• [Task material]
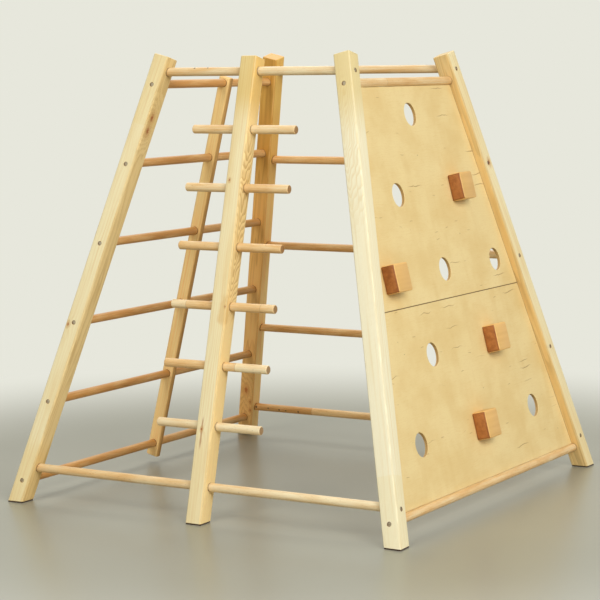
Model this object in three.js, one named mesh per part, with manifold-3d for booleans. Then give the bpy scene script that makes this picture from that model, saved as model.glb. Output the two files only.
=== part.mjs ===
// Climbing tower for small children.
//
// Four square pine posts lean in to a smaller square at the top. Round hardwood rungs join them in
// pairs: six rungs on the left side, five on the back, and one at the top and one at the bottom of the
// front and of the right side. A middle post on the front carries six cross pegs, a slim lath steadies
// the six rungs on the left, and the right side is a plywood wall in two panels, with round grip holes
// and hardwood hold blocks. Every rung end sits in a blind socket and is drawn up by a screw from outside.
//
// Millimetres, +Z up, +X to the right along the front, +Y from front to back. The origin is on the
// floor under the middle of the tower.

import * as THREE from "three";
import { mergeVertices } from "three/addons/utils/BufferGeometryUtils.js";
import Module from "manifold-3d";

const wasm = await Module();
wasm.setup();

// The tower as a whole: the places of the corner posts' centre lines.
const TOWER_HEIGHT = 1125;
const FLOOR_SPREAD = 1090;
const TOP_SPREAD = 525;

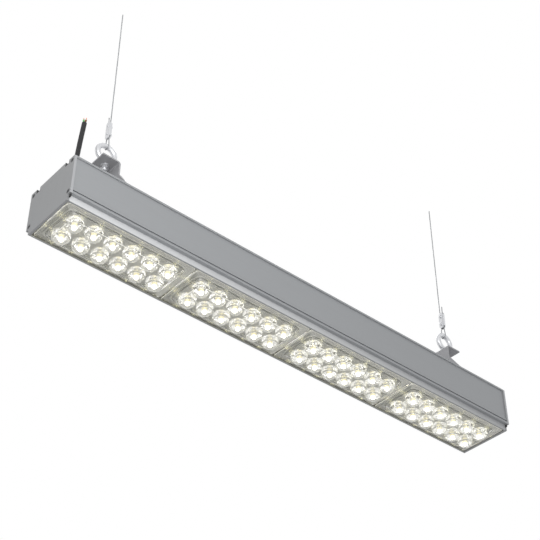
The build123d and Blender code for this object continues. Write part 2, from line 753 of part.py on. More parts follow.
def turned(shape):
    """The same piece at the right end, turned half a turn about Z."""
    if isinstance(shape, list):
        return [Rot(0, 0, 180) * s for s in shape]
    return Rot(0, 0, 180) * shape


def write(name, shape):
    solids = shape if isinstance(shape, list) else [shape]
    solids = [s for piece in solids for s in piece.solids()]
    export_step(solids[0] if len(solids) == 1 else Compound(solids), f"parts/{name}.step")


write("housing", housing())
for end, side in (("left", -1), ("right", 1)):
    write(f"end_cap_{end}", end_cap(side))
    write(f"end_cap_seal_{end}", end_cap_seal(side))
    write(f"end_cap_screws_{end}", end_cap_screws(side))

for index in range(PLATES):
    write(f"lens_plate_{index + 1}", lens_plate(index))
    write(f"lens_seal_{index + 1}", lens_seal(index))
    write(f"led_board_{index + 1}", led_board(index))
    write(f"led_chips_{index + 1}", led_chips(index))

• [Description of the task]
Extract every record. Keep wording exact.

• [Response to the task]
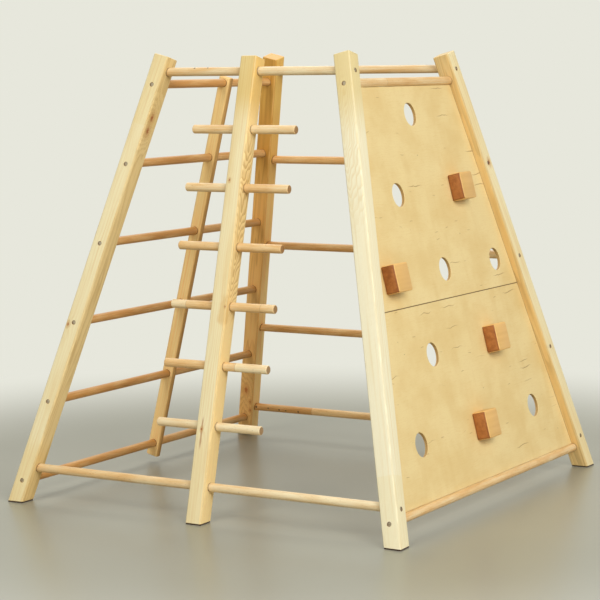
Model this object in three.js, one named mesh per part, with manifold-3d for booleans. Then give the bpy scene script that makes this picture from that model, saved as model.glb. Output the two files only.
=== part.mjs ===
// Climbing tower for small children.
//
// Four square pine posts lean in to a smaller square at the top. Round hardwood rungs join them in
// pairs: six rungs on the left side, five on the back, and one at the top and one at the bottom of the
// front and of the right side. A middle post on the front carries six cross pegs, a slim lath steadies
// the six rungs on the left, and the right side is a plywood wall in two panels, with round grip holes
// and hardwood hold blocks. Every rung end sits in a blind socket and is drawn up by a screw from outside.
//
// Millimetres, +Z up, +X to the right along the front, +Y from front to back. The origin is on the
// floor under the middle of the tower.

import * as THREE from "three";
import { mergeVertices } from "three/addons/utils/BufferGeometryUtils.js";
import Module from "manifold-3d";

const wasm = await Module();
wasm.setup();

// The tower as a whole: the places of the corner posts' centre lines.
const TOWER_HEIGHT = 1125;
const FLOOR_SPREAD = 1090;
const TOP_SPREAD = 525;

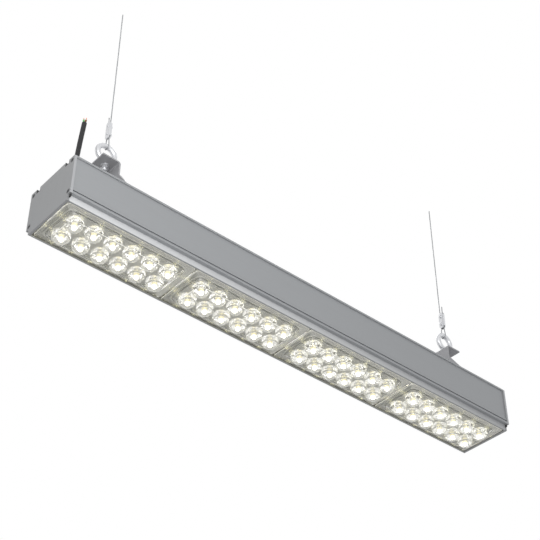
The build123d and Blender code for this object continues. Write part 2, from line 753 of part.py on. More parts follow.
def turned(shape):
    """The same piece at the right end, turned half a turn about Z."""
    if isinstance(shape, list):
        return [Rot(0, 0, 180) * s for s in shape]
    return Rot(0, 0, 180) * shape


def write(name, shape):
    solids = shape if isinstance(shape, list) else [shape]
    solids = [s for piece in solids for s in piece.solids()]
    export_step(solids[0] if len(solids) == 1 else Compound(solids), f"parts/{name}.step")


write("housing", housing())
for end, side in (("left", -1), ("right", 1)):
    write(f"end_cap_{end}", end_cap(side))
    write(f"end_cap_seal_{end}", end_cap_seal(side))
    write(f"end_cap_screws_{end}", end_cap_screws(side))

for index in range(PLATES):
    write(f"lens_plate_{index + 1}", lens_plate(index))
    write(f"lens_seal_{index + 1}", lens_seal(index))
    write(f"led_board_{index + 1}", led_board(index))
    write(f"led_chips_{index + 1}", led_chips(index))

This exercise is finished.